News on a compromise in the Senate did prompt Wall Street to open higher, by 140 Dow points, but a cloud remained over the possible response in the House. Suddenly that became academic, nevertheless, when the US manufacturing PMI was released. Let's run through the global round of manufacturing purchasing managers' index releases over the last 24 hours.

Australia's PMI crashed to 43.4 in July from a brief flirtation with expansion in June at 52.9. China's result matched the earlier HSBC flash number in falling to 49.3 from 50.1. Indeed the whole world slowed, with the eurozone falling to 50.4 (52.0), the UK to 49.1 (51.4) and then the big one – the US fell to 50.9 from 55.3 when the market had expected 54.9.

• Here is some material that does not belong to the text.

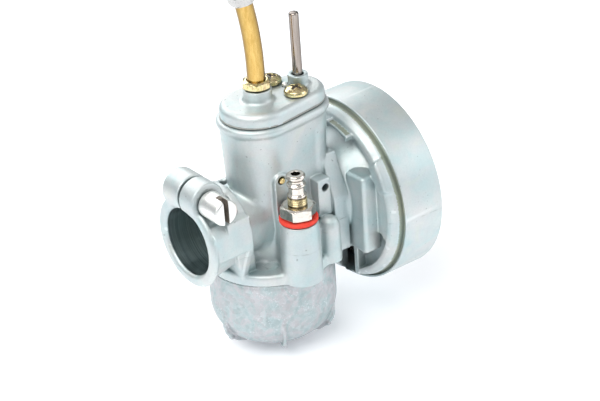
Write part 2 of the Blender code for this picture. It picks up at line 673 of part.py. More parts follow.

In June, the manufacturing sectors of all five regions were expanding, as was Japan's, but recovery from the earthquake is currently distorting that number. In July, only two of five regions expanded, and only by the barest of margins. And despite the fact the US manufacturing sector represents only 20% of US output, it is the world's biggest economy which still provides the biggest global impact. 

On the PMI release, the Dow fell swiftly to be down 145 points by midday. The implication here is that the weak result was worth around 300 Dow points. But at that point news began to filter through of expectations that the House would indeed pass the new debt ceiling deal and finally end the charade, at least for the time being.

I have noted previously there appears to be a cohort of buyers prepared to pick up potential bargains at these low levels. Clearly they were behind Wall Street's ultimate recovery almost to flat last night. Optimists point to the US quarterly result season, now all but over, in which 74% of S&P stocks beat expectations. The US$100 per share earnings result for the S&P 500 is a record. The pessimists, however, ignore the micro and point to the macro – that being recent economic data of which last week's GDP and last night's PMI are stark indicators. There is another cohort, apparently, ready to sell into any decent rally of the debt ceiling lows.

But then again once we presumably get through all this debt business focus can return to the Fed, which has been deathly silent through the whole process, and the prospect of QE3. Ben Bernanke has stated emphatically in the past that it is not up to the central bank to carry the burden alone. A fiscal response is also required. But the fiscal response is one of austerity under the debt ceiling deal, and the aforementioned pessimists point to budget cuts as being another reason why one wouldn't buy stocks at this point. What will be the Fed's response?

Is there a “free” market operating here? It doesn't much look like one. Little wonder, therefore, that FNArena's recent investor sentiment surveys have noted average cash holdings in portfolios in excess of 20%, which is a long way from the 5% or less of your typical “balanced” portfolio. That cash is either sitting and waiting for any eventual opportunity to buy, or simply sitting safely for the time being. How does one try to second guess the puppet masters in Washington, Brussels, Tokyo, Beijing, and even Canberra?

European markets also took quite a pounding last night. They had also opened strongly on debt ceiling news and then crashed on the US PMI release, but also accelerated to the downside when Citigroup stock analysts cut their ratings on all Italian banks.

This allowed the US dollar to rally by 0.8% to 74.30, despite the dollar hitting a fresh high against the Swissy and almost against the yen. The Aussie is only down 0.2% to US$1.0979. Gold understandably fell last night, by US$6.90 to US$1620.30/oz.

Base metals had little to argue about. A higher US dollar and weak PMIs saw all metals fall 1-2% including silver. West Texas crude fell US81c to US$94.89/bbl but Brent, which has its own supply issues, was relatively steady at US$116.81/bbl.

If we needed some hint that QE3 might be just around the corner, or at least anticipated, we can look at US bonds. The ten-year yield fell another 7 basis points to 2.74% last night. It makes sense that bonds should be bought on a debt ceiling resolution, but then again they were never sold off when the issue was in doubt.

And what of the poor old trigger-happy Aussie market? Yesterday the woeful PMI was ignored in the exuberance of potential debt ceiling resolution, but that now looks like a mistake. The SPI Overnight certainly thinks so because it's down 73 points or 1.6%.

By the close of Wall Street, it was understood that the House will be voting on the new deal tonight and that confidence was rising that it would indeed pass, and thus end the impasse. The question is as to whether ending the dispute is more valuable in stock terms than the weak economy. And then for Australia, there's a small matter of interest rate policy.

ANZ economists were on the nightly news last night suggesting that a resolution to the US debt ceiling issue prior to today's RBA meeting would be enough to cement a rate rise today. With that point of global uncertainty removed, and another solid monthly inflation reading from TD Securities, ANZ cannot see how the RBA can hold off.

But what of the PMI shocker, and also the housing sales shocker yesterday? Can the RBA seriously put the boot further into Australia's manufacturing sector, and into mortgage holders, while non-mining economic activity is in recession, house prices are falling, and the Aussie is hanging on to 1.10?

We shall know at 2.30pm today. At some point prior, one presumes, we may see the debt ceiling bill passed through Congress.